Ritual Mandi Safar jadi salah satu tradisi yang paling ditunggu-tunggu masyarakat Lombok. Terlebih setelah muncul wabah pandemi Covid-19.
Ritual yang dikenal juga dengan istilah 'Rebo Bontong' ini digelar secara rutin setiap bulan Safar dalam Kalender Islam. Perayaan Rebo Bontong tahun ini digelar pada Rabu (6/10) lalu.
Berlokasi di Gili Meno, NTB ritual Rebo Bontong ini tersaji dalam bentuk perpaduan budaya masyarakat Lombok Utara dan dibalut dalam nuansa Islami. Ritual dikemas sedemikian rupa agar menjadi daya tarik bagi wisatawan.
Meski dalam masa pandemi, tahun ini tradisi Rebo Bontong di Gili Meno tetap berlangsung walaupun terkesan sederhana. Meski sederhana, tetapi tidak mengubah makna maupun arti dari ritual maupun nilai-nilai tradisi yang sudah melekat di kalangan warga Gili Meno.
Acara berlangsung khidmat dan diikuti lantunan selakaran dan dzikir. Puncak acara, menjadi momen paling ditunggu-tunggu masyarakat yaitu mandi di laut. Warga yang hadir harus rela diceburkan atau menceburkan diri ke laut.

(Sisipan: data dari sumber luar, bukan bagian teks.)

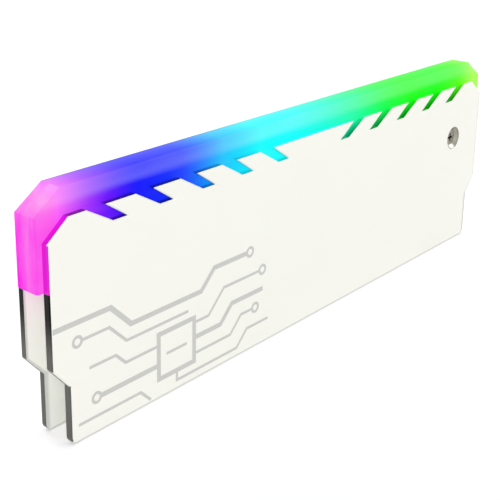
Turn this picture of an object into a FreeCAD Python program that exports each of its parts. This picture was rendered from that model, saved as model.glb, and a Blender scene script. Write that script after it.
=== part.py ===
"""Clamp-on heat spreader for a memory module: two notched aluminium plates with a lit bar between them.

Lengths are in millimetres. X runs along the module, Y through its thickness with the front plate at low Y,
and Z is up. The origin is at the middle of the bottom, level with the plates' lower edges.
"""
import FreeCAD, Part
import math
import os

# Plates
plate_length = 136.0
plate_height = 39.7
plate_thickness = 1.3
edge_break = 0.2
corner_cut_along = 4.4
corner_cut_down = 3.5

# Narrower lower part, which clears the latches of the module's slot
step_inset = 3.4
step_start_height = 10.9
step_end_height = 14.9
step_corner_radius = 0.8
foot_corner_radius = 1.5

# Slanted notches in the top edge
notch_count = 5
first_notch_from_end = 8.1
last_notch_from_middle = 8.55
notch_mouth = 4.0
notch_floor = 3.15
notch_depth = 3.2
notch_slant = 5.6

# Space between the plates
gap = 5.1

# Light bar
bar_rise = 4.5
bar_reach = 1.2
bar_corner_cut_along = 5.4
bar_corner_cut_down = 3.7
bar_edge_cut = 0.35
bar_below_notch = 1.9
bar_leg_width = 4.4
bar_leg_below_plate_top = 11.7
bar_inner_radius = 0.6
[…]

Tradisi ini jadi makin menarik karena Wakil Bupati Lombok Utara, Dani Karter Febrianto yang hadir, ikut diarak warga lalu diceburkan ke laut. Tradisi tahunan itu pun mengundang decak kagum dan senyum wisatawan nusantara yang hadir di Gili Meno.
Kepala Dinas Pariwisata NTB, Yusron Hadi, menyebut tradisi Rebo Bontong ini merupakan aset budaya masyarakat Lombok. Aset budaya masyarakat Lombok, jika dikemas dengan menarik, bisa menjadi atraksi yang layak jual selama masa pemulihan pariwisata NTB.

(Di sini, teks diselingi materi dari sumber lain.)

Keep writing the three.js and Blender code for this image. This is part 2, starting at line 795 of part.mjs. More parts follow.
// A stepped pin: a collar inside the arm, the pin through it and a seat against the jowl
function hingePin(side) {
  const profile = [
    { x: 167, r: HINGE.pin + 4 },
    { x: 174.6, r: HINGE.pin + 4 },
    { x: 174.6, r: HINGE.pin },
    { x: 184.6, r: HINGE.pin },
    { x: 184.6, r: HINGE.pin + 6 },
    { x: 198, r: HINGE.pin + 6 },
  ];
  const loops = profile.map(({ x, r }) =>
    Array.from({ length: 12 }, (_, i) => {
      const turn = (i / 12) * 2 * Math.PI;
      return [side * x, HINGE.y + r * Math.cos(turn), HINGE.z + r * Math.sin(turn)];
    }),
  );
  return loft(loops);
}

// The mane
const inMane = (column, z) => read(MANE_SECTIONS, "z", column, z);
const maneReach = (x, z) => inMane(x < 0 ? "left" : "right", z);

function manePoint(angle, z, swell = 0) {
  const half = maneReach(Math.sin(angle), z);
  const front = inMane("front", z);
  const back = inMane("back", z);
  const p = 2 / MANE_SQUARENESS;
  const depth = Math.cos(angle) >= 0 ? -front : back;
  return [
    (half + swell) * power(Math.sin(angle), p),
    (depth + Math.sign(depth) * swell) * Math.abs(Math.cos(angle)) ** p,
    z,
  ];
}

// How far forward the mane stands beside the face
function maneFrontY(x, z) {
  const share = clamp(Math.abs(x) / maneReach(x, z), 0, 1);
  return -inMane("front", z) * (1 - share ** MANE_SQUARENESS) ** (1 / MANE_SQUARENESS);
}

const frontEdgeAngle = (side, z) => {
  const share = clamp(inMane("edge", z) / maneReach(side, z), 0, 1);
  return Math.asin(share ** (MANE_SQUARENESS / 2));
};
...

"Jelas ini aset berharga. Jika dikemas dalam balutan tradisi yang unik dan menarik maka tradisi ini memiliki nilai jual yang tinggi untuk pariwisata NTB. Atraksi ini layak jual dan bernilai ekonomi tinggi," kata Yusron, dalam keterangannya, Senin (11/10/2021).